Well, one obvious difference between veganism and stuff that are usually called religions (Christianity, Islam...) is that veganism talks about stuff that's demonstrably there. There are the animals that are being kept in small and dirty rooms because people are eating meat. There are slaughterhouses in which animals are being slaughtered in very inhumane ways, primarily so to meet the halal standards. There are stupid laws that require drugs to be tested on animals, despite there being little to no evidence that they make us safer (they may even make us less safe, because, if you invented penicillin these days, it will probably be banned because it's deadly to hamsters), and despite the obvious animal suffering they cause. Cows these days often suffer from B12 deficiency -no need to imagine it, it's there. There are studies that show that cow's milk causes heart disease in humans. And they are backed up by very hard science, calcium supplements also lead to heart disease if you don't take Vitamin K (which cow's milk contains very little) - there appears to be no way a reasonable person can deny that. You might say the claims that saturated fat leads to heart disease or that it's the factory farming that causes antibiotic resistance require some degree of faith to believe, but that certainly requires way less faith to believe than to believe in global warming, yet alone in a religion such as Christianity.
Abaddon_ire Wrote:So?
Sorry, what were you saying? I thought you were saying meat was the cheapest way to get enough B12.
Abaddon_ire Wrote:The fact remains that copious B12 is obtained from meat in far more quantity than vegan diets allow. This is incontrovertible.
I don't understand what you mean here. Do you mean that B12 deficiency isn't common among farmed animals today? It is very common, especially in cows and sheep. On some farms, the food for cows is supplemented with cobalamin preventively because of that, ask anybody who has studied agriculture.
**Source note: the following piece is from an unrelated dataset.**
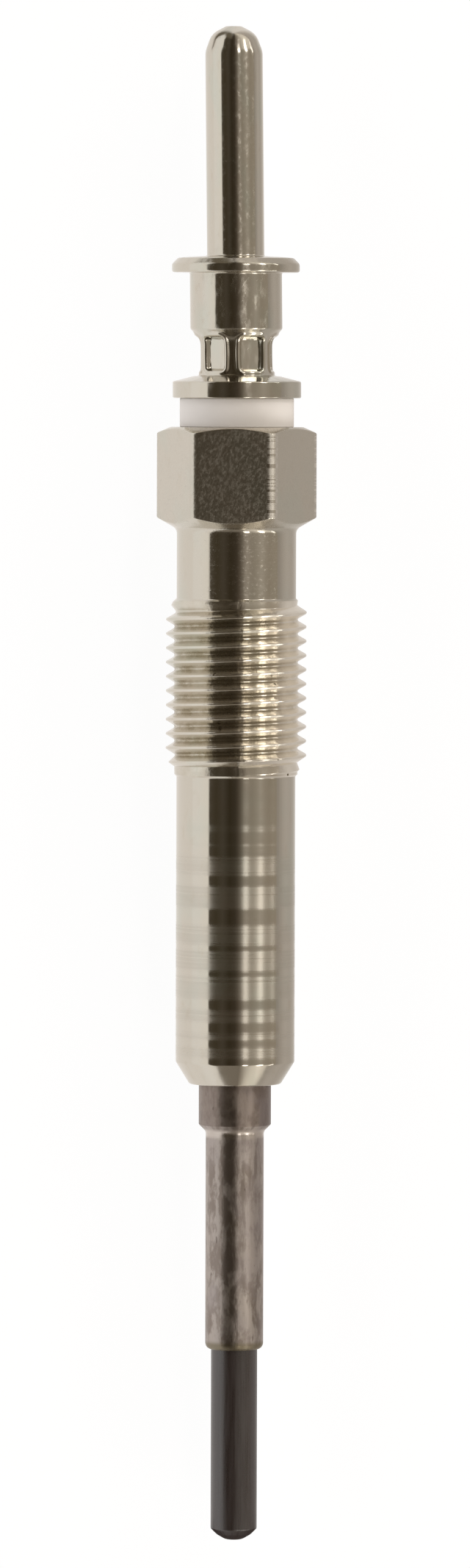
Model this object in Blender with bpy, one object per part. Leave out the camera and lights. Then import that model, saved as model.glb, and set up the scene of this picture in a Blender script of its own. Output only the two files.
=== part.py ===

Or do you mean to claim you can get B12 from meat from the animals that are deficient in B12? Well, keep in mind you need to take a few times more B12 than your body actually needs to make sure your body actually absorbs that amount.
Abaddon_ire Wrote:Evolutionary biology is "speculative", is it?
"Scientific" study of what our ancestors were eating tens or hundreds of thousands of years ago and what nutrition-related illnesses they were getting because of that is a lot more speculative than nutritional science is. With nutritional science, you can make an actual study to see if calcium supplements without Vitamin K supplements lead to heart disease. With studying what people were eating hundreds of thousands of years ago, in most cases, you can just make guesses. At best, if there are remainings of food in the fossils, you can be reasonably certain what that individual last ate before he or she died.
Abaddon_ire Wrote:Who cares which superstition "vegans" adhere to?
Claiming that B12 supplement is more unhealthy than meat that contains B12, despite there being no evidence for that, is just as much of a superstition as anti-GMO nonsense is.
Abaddon_ire Wrote:It is telling that you have your views defined by YouTube videos.
What does it tell? Why is it bad to listen to what YouTubers who (at least mostly) adhere to mainstream science have to say?
Abaddon_ire Wrote:Why did you introduce that strawman?
A strawman would be if I assumed you advocate the paleo diet. I didn't assume that, in fact, I assumed you despise those who advocate paleo diets more than you despise veganism.
Abaddon_ire Wrote:Cuba is poor because we in the west have made it so.
It's a combination of factors, of course. They have been going from one dictatorship into the other. The Castro brothers overthrew the dictatorship by Fulgencio Batista, who didn't support economic and social freedoms. Unfortunatly, the Castro brothers also didn't support economic and social freedoms. And the economic sanctions put by the US certainly aren't helping, they are affecting the country the same way anti-sweatshops movements do: they are hurting exactly the people they are supposed to help.